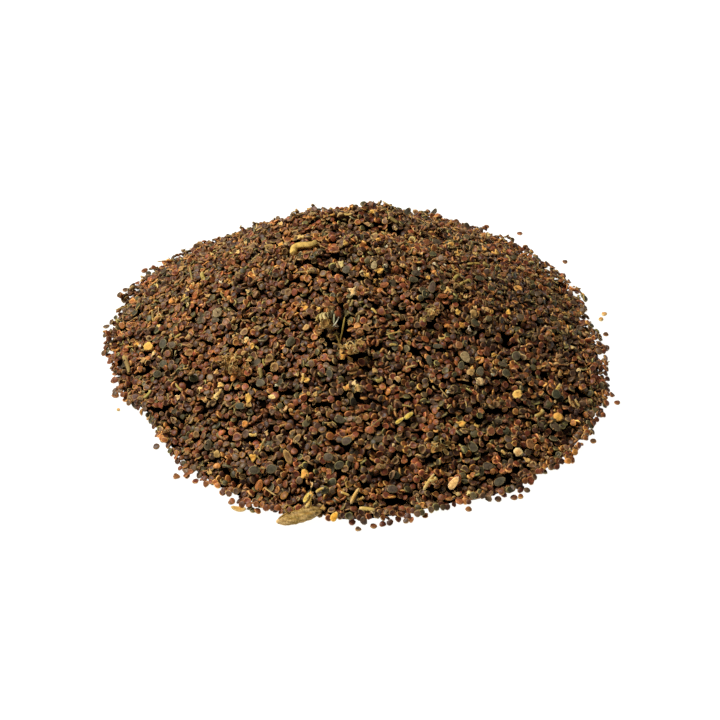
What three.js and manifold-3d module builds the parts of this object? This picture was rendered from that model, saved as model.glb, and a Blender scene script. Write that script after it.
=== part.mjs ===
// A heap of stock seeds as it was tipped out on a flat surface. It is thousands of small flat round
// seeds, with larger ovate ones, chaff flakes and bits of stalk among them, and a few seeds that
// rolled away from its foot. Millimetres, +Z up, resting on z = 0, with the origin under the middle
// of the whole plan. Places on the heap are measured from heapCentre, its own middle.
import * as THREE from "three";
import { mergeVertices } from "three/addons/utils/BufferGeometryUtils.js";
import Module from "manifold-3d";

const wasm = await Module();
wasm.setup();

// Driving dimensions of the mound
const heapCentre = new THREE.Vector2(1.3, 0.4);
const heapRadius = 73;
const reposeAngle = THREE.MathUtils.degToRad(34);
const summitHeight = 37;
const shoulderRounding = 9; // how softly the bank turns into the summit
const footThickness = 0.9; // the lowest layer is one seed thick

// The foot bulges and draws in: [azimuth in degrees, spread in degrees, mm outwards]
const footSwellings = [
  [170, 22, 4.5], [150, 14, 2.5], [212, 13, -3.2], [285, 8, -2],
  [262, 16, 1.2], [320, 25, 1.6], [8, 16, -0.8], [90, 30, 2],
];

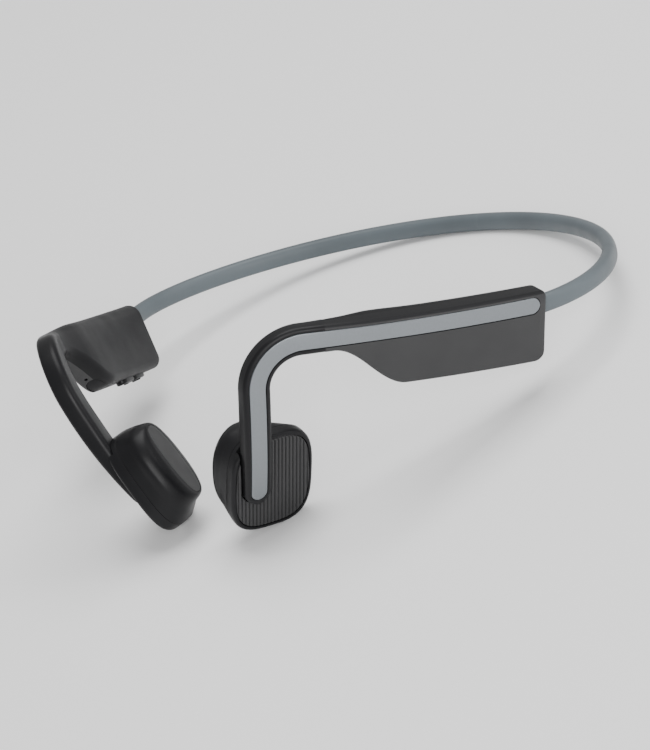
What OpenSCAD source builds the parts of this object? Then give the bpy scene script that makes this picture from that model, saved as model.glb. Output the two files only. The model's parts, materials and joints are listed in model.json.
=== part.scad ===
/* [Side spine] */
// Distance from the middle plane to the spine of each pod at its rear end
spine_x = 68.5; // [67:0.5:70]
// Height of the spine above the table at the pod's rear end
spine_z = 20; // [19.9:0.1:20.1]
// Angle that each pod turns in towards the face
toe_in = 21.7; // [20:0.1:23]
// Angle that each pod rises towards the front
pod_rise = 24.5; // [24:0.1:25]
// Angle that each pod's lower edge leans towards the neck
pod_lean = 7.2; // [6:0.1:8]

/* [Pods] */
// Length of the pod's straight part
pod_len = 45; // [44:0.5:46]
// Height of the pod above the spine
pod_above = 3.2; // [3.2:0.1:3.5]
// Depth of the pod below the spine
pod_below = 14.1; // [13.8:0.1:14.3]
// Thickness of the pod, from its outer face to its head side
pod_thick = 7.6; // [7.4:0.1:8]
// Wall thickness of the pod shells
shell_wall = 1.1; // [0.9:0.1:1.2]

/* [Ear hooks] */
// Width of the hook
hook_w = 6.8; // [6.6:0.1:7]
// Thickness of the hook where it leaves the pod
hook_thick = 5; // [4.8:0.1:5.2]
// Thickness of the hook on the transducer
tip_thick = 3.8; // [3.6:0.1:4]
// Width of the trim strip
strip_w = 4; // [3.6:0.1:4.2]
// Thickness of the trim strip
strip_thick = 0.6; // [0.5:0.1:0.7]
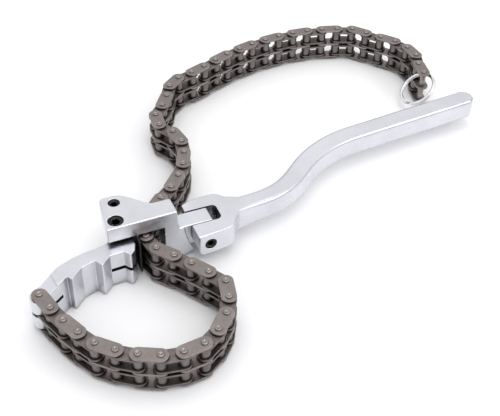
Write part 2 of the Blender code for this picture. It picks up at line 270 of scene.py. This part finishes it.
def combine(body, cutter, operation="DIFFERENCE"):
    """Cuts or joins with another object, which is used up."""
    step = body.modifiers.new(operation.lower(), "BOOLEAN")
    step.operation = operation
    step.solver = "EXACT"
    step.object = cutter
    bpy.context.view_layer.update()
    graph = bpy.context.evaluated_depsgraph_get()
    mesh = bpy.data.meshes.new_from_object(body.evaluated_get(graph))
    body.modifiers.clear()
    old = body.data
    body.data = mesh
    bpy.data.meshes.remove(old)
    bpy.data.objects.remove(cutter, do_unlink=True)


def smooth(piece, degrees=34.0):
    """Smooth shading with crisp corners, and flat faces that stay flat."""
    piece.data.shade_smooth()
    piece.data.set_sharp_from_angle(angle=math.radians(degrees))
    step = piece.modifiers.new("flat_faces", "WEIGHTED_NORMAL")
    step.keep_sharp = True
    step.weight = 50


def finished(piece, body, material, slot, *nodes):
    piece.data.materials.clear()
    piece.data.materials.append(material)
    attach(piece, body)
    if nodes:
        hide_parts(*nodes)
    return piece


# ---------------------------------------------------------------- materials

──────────

> [WRITTEN PROBLEM]: The records above should all be quoted exactly, please.

> [COMPLETED EXERCISE]:
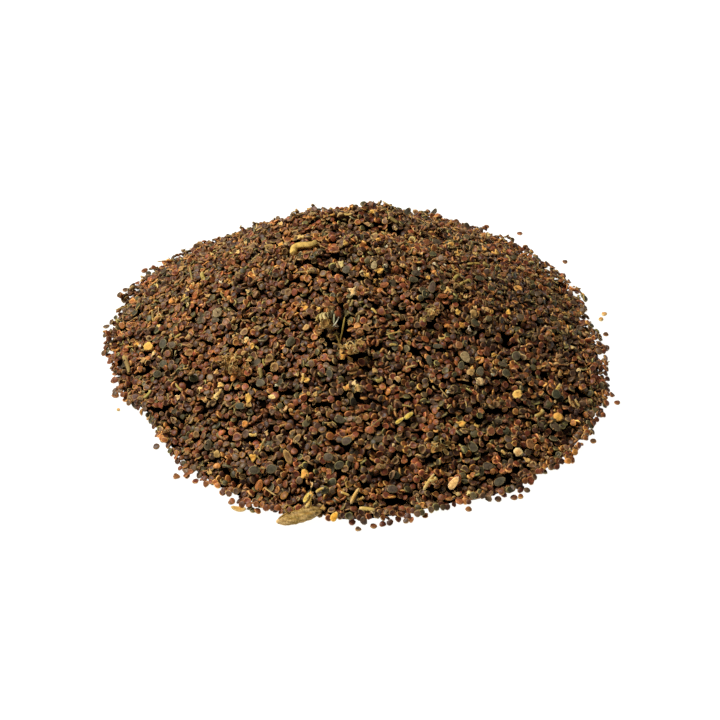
What three.js and manifold-3d module builds the parts of this object? This picture was rendered from that model, saved as model.glb, and a Blender scene script. Write that script after it.
=== part.mjs ===
// A heap of stock seeds as it was tipped out on a flat surface. It is thousands of small flat round
// seeds, with larger ovate ones, chaff flakes and bits of stalk among them, and a few seeds that
// rolled away from its foot. Millimetres, +Z up, resting on z = 0, with the origin under the middle
// of the whole plan. Places on the heap are measured from heapCentre, its own middle.
import * as THREE from "three";
import { mergeVertices } from "three/addons/utils/BufferGeometryUtils.js";
import Module from "manifold-3d";

const wasm = await Module();
wasm.setup();

// Driving dimensions of the mound
const heapCentre = new THREE.Vector2(1.3, 0.4);
const heapRadius = 73;
const reposeAngle = THREE.MathUtils.degToRad(34);
const summitHeight = 37;
const shoulderRounding = 9; // how softly the bank turns into the summit
const footThickness = 0.9; // the lowest layer is one seed thick

// The foot bulges and draws in: [azimuth in degrees, spread in degrees, mm outwards]
const footSwellings = [
  [170, 22, 4.5], [150, 14, 2.5], [212, 13, -3.2], [285, 8, -2],
  [262, 16, 1.2], [320, 25, 1.6], [8, 16, -0.8], [90, 30, 2],
];

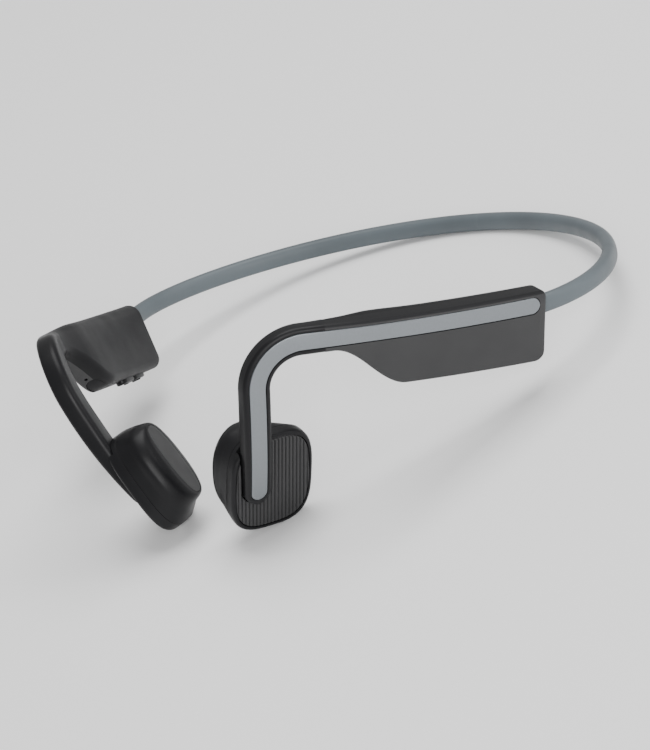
What OpenSCAD source builds the parts of this object? Then give the bpy scene script that makes this picture from that model, saved as model.glb. Output the two files only. The model's parts, materials and joints are listed in model.json.
=== part.scad ===
/* [Side spine] */
// Distance from the middle plane to the spine of each pod at its rear end
spine_x = 68.5; // [67:0.5:70]
// Height of the spine above the table at the pod's rear end
spine_z = 20; // [19.9:0.1:20.1]
// Angle that each pod turns in towards the face
toe_in = 21.7; // [20:0.1:23]
// Angle that each pod rises towards the front
pod_rise = 24.5; // [24:0.1:25]
// Angle that each pod's lower edge leans towards the neck
pod_lean = 7.2; // [6:0.1:8]

/* [Pods] */
// Length of the pod's straight part
pod_len = 45; // [44:0.5:46]
// Height of the pod above the spine
pod_above = 3.2; // [3.2:0.1:3.5]
// Depth of the pod below the spine
pod_below = 14.1; // [13.8:0.1:14.3]
// Thickness of the pod, from its outer face to its head side
pod_thick = 7.6; // [7.4:0.1:8]
// Wall thickness of the pod shells
shell_wall = 1.1; // [0.9:0.1:1.2]

/* [Ear hooks] */
// Width of the hook
hook_w = 6.8; // [6.6:0.1:7]
// Thickness of the hook where it leaves the pod
hook_thick = 5; // [4.8:0.1:5.2]
// Thickness of the hook on the transducer
tip_thick = 3.8; // [3.6:0.1:4]
// Width of the trim strip
strip_w = 4; // [3.6:0.1:4.2]
// Thickness of the trim strip
strip_thick = 0.6; // [0.5:0.1:0.7]
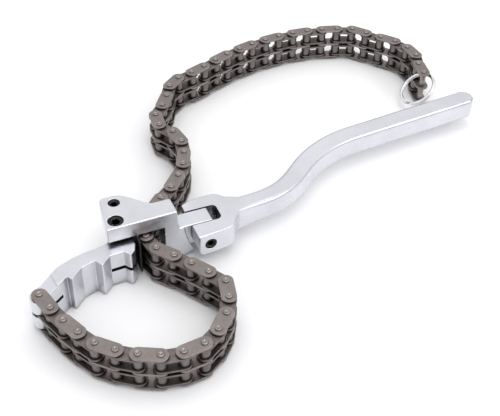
Write part 2 of the Blender code for this picture. It picks up at line 270 of scene.py. This part finishes it.
def combine(body, cutter, operation="DIFFERENCE"):
    """Cuts or joins with another object, which is used up."""
    step = body.modifiers.new(operation.lower(), "BOOLEAN")
    step.operation = operation
    step.solver = "EXACT"
    step.object = cutter
    bpy.context.view_layer.update()
    graph = bpy.context.evaluated_depsgraph_get()
    mesh = bpy.data.meshes.new_from_object(body.evaluated_get(graph))
    body.modifiers.clear()
    old = body.data
    body.data = mesh
    bpy.data.meshes.remove(old)
    bpy.data.objects.remove(cutter, do_unlink=True)


def smooth(piece, degrees=34.0):
    """Smooth shading with crisp corners, and flat faces that stay flat."""
    piece.data.shade_smooth()
    piece.data.set_sharp_from_angle(angle=math.radians(degrees))
    step = piece.modifiers.new("flat_faces", "WEIGHTED_NORMAL")
    step.keep_sharp = True
    step.weight = 50


def finished(piece, body, material, slot, *nodes):
    piece.data.materials.clear()
    piece.data.materials.append(material)
    attach(piece, body)
    if nodes:
        hide_parts(*nodes)
    return piece


# ---------------------------------------------------------------- materials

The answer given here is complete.